BEGIN RECORDED DATA

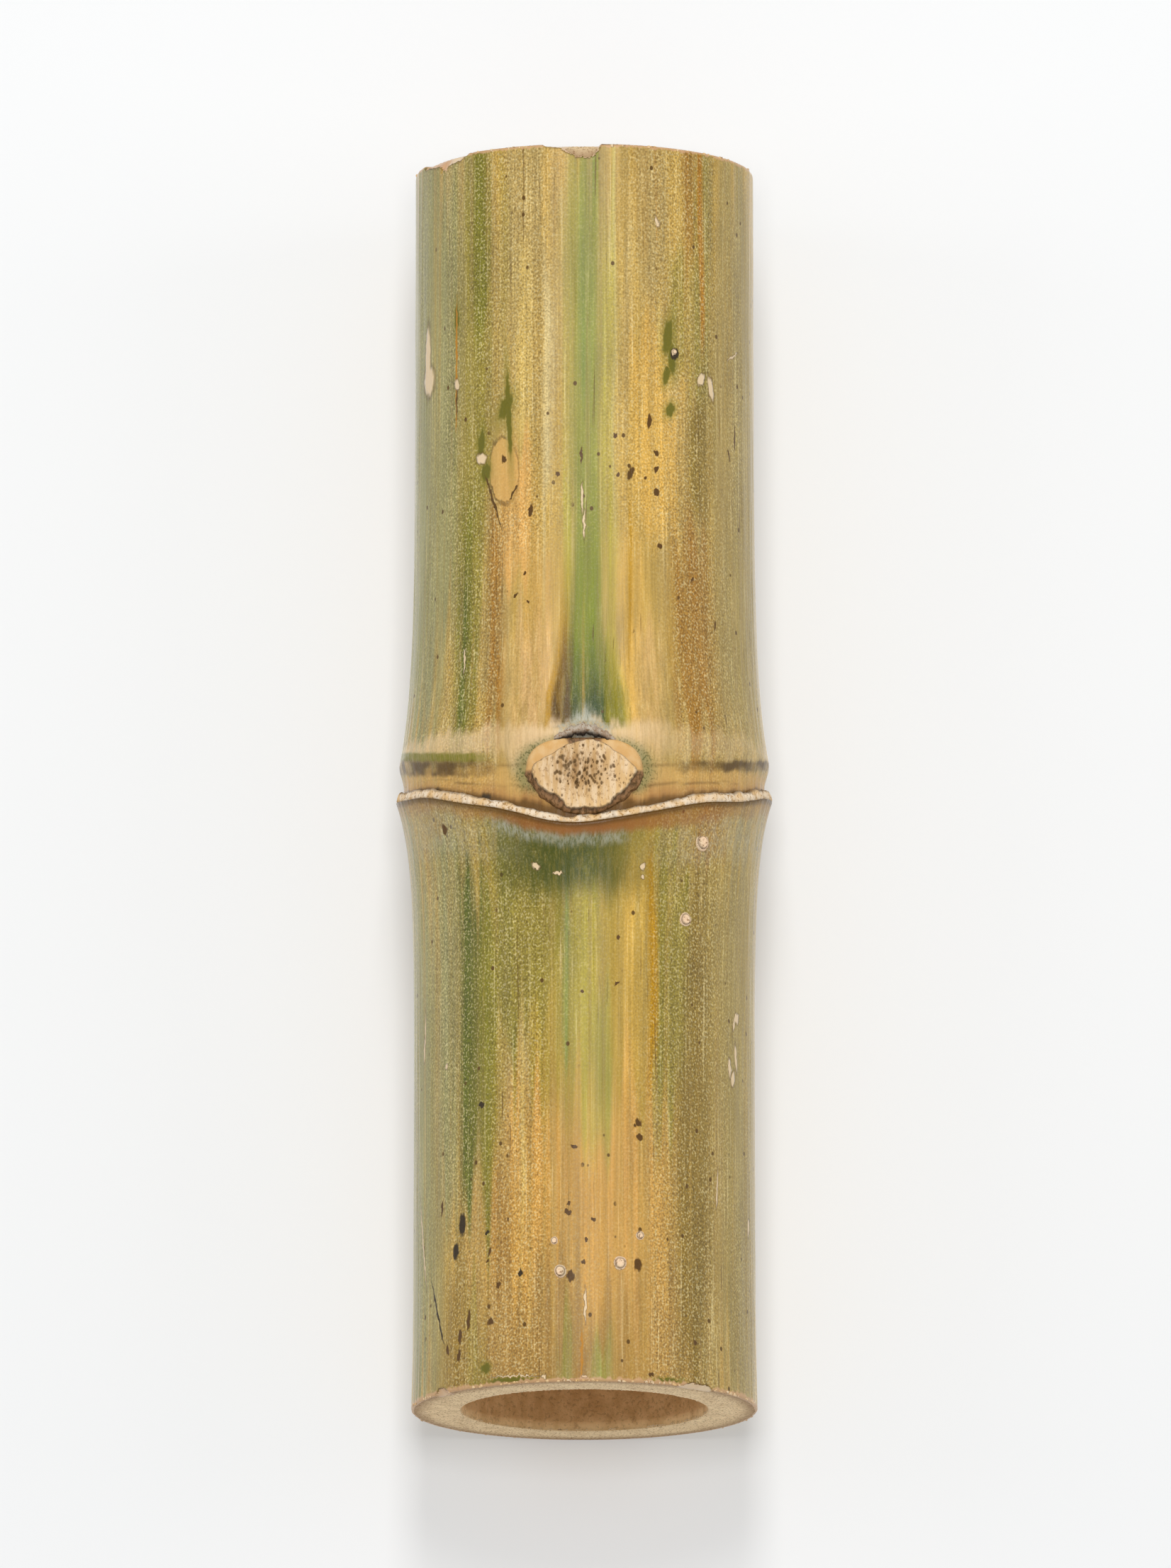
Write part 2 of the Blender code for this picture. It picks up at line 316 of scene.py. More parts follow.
LOWER_STREAKS = (
    ("amber", 0, 27.0, -30, 72, 0.75),
    ("olive_tan", 0, 27.0, 44, 118, 0.8),
    ("umber", 0, 27.0, -36, 26, 0.75),
    ("sage", -76, 12.0, -24, 120, 0.9),
    ("sage", -53, 5.0, 26, 120, 0.85),
    ("deep_moss", -41.5, 3.0, 30, 100, 1.0),
    ("moss", -36, 3.4, 20, 98, 0.75),
    ("olive_brown", -47, 4.8, -24, 36, 0.6),
    ("olive", -39, 2.2, -24, 24, 0.6),
    ("olive", -19, 6.5, 60, 106, 0.9),
    ("deep_moss", -27.5, 3.0, 58, 106, 0.75),
    ("moss", -20, 1.6, 66, 100, 0.6),
    ("moss", -9, 1.4, 74, 98, 0.6),
    ("brown", -29, 2.0, 10, 46, 0.6),
    ("straw", -21.5, 0.5, 20, 78, 0.6),
    ("olive", -5, 3.2, 48, 100, 0.75),
    ("blue_green", -6.5, 0.9, 56, 88, 0.5),
    ("yellow_green", 0.5, 3.2, 40, 98, 0.45),
    ("leaf", 6.5, 2.2, 36, 76, 0.55),
    ("olive", 3, 8.0, 82, 106, 0.75),
    ("gold", 17, 4.8, 46, 102, 0.5),
    ("deep_gold", 23.6, 1.2, 48, 98, 0.8),
    ("moss", 26.6, 1.1, 52, 96, 0.95),
    ("peach", 15, 4.4, 4, 56, 0.5),
    ("olive", 31, 3.4, 38, 106, 0.8),
    ("moss", 33.5, 2.4, 56, 92, 0.75),
    ("olive_brown", 39.5, 4.6, -24, 114, 0.95),
    ("khaki", 66, 13.0, -24, 120, 0.85),
    ("brown", 44, 5.0, 92, 112, 0.8),
    ("brown", -55, 4.5, 96, 112, 0.5),
    ("leaf", -6.2, 1.8, -24, 15, 0.6),
    ("leaf", 6.0, 2.0, -24, 14, 0.75),
    ("brown", -1.5, 1.2, -24, 12, 0.6),
)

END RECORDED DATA

**WHAT YOU NEED TO DO**
Extract each line from the listing above, please, and repeat it exactly.

**SOLUTION TO THE EXERCISE**
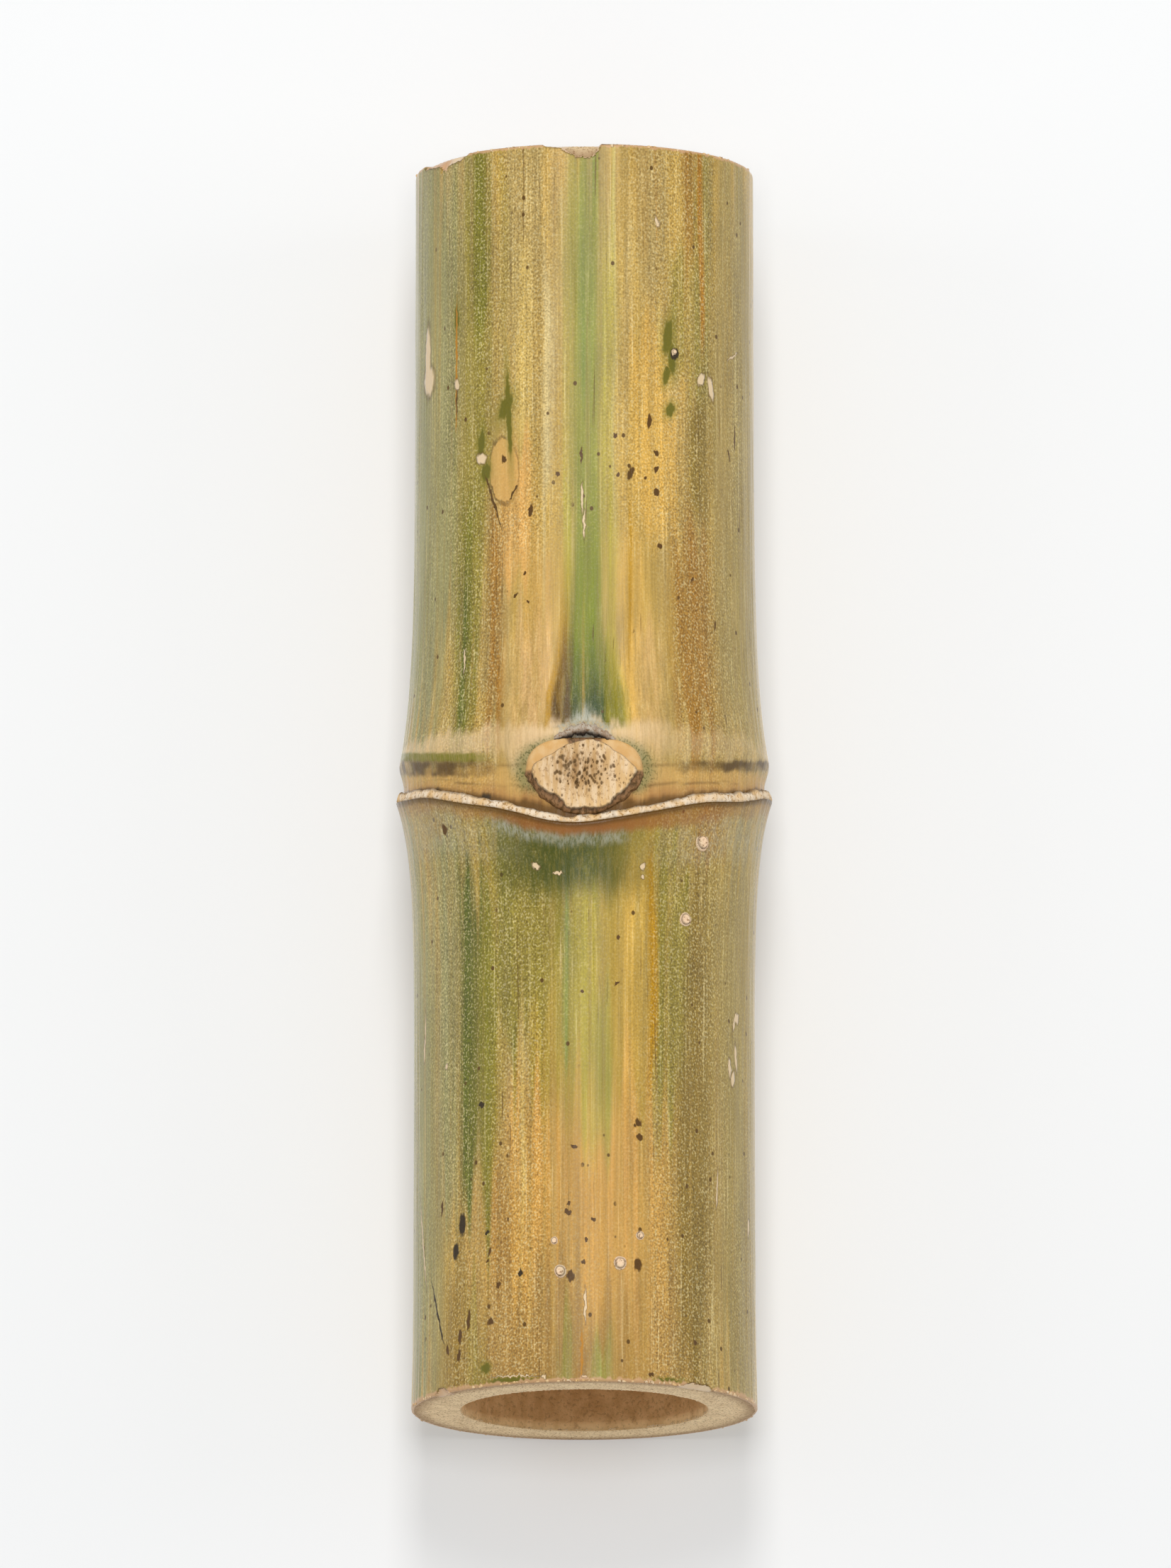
Write part 2 of the Blender code for this picture. It picks up at line 316 of scene.py. More parts follow.
LOWER_STREAKS = (
    ("amber", 0, 27.0, -30, 72, 0.75),
    ("olive_tan", 0, 27.0, 44, 118, 0.8),
    ("umber", 0, 27.0, -36, 26, 0.75),
    ("sage", -76, 12.0, -24, 120, 0.9),
    ("sage", -53, 5.0, 26, 120, 0.85),
    ("deep_moss", -41.5, 3.0, 30, 100, 1.0),
    ("moss", -36, 3.4, 20, 98, 0.75),
    ("olive_brown", -47, 4.8, -24, 36, 0.6),
    ("olive", -39, 2.2, -24, 24, 0.6),
    ("olive", -19, 6.5, 60, 106, 0.9),
    ("deep_moss", -27.5, 3.0, 58, 106, 0.75),
    ("moss", -20, 1.6, 66, 100, 0.6),
    ("moss", -9, 1.4, 74, 98, 0.6),
    ("brown", -29, 2.0, 10, 46, 0.6),
    ("straw", -21.5, 0.5, 20, 78, 0.6),
    ("olive", -5, 3.2, 48, 100, 0.75),
    ("blue_green", -6.5, 0.9, 56, 88, 0.5),
    ("yellow_green", 0.5, 3.2, 40, 98, 0.45),
    ("leaf", 6.5, 2.2, 36, 76, 0.55),
    ("olive", 3, 8.0, 82, 106, 0.75),
    ("gold", 17, 4.8, 46, 102, 0.5),
    ("deep_gold", 23.6, 1.2, 48, 98, 0.8),
    ("moss", 26.6, 1.1, 52, 96, 0.95),
    ("peach", 15, 4.4, 4, 56, 0.5),
    ("olive", 31, 3.4, 38, 106, 0.8),
    ("moss", 33.5, 2.4, 56, 92, 0.75),
    ("olive_brown", 39.5, 4.6, -24, 114, 0.95),
    ("khaki", 66, 13.0, -24, 120, 0.85),
    ("brown", 44, 5.0, 92, 112, 0.8),
    ("brown", -55, 4.5, 96, 112, 0.5),
    ("leaf", -6.2, 1.8, -24, 15, 0.6),
    ("leaf", 6.0, 2.0, -24, 14, 0.75),
    ("brown", -1.5, 1.2, -24, 12, 0.6),
)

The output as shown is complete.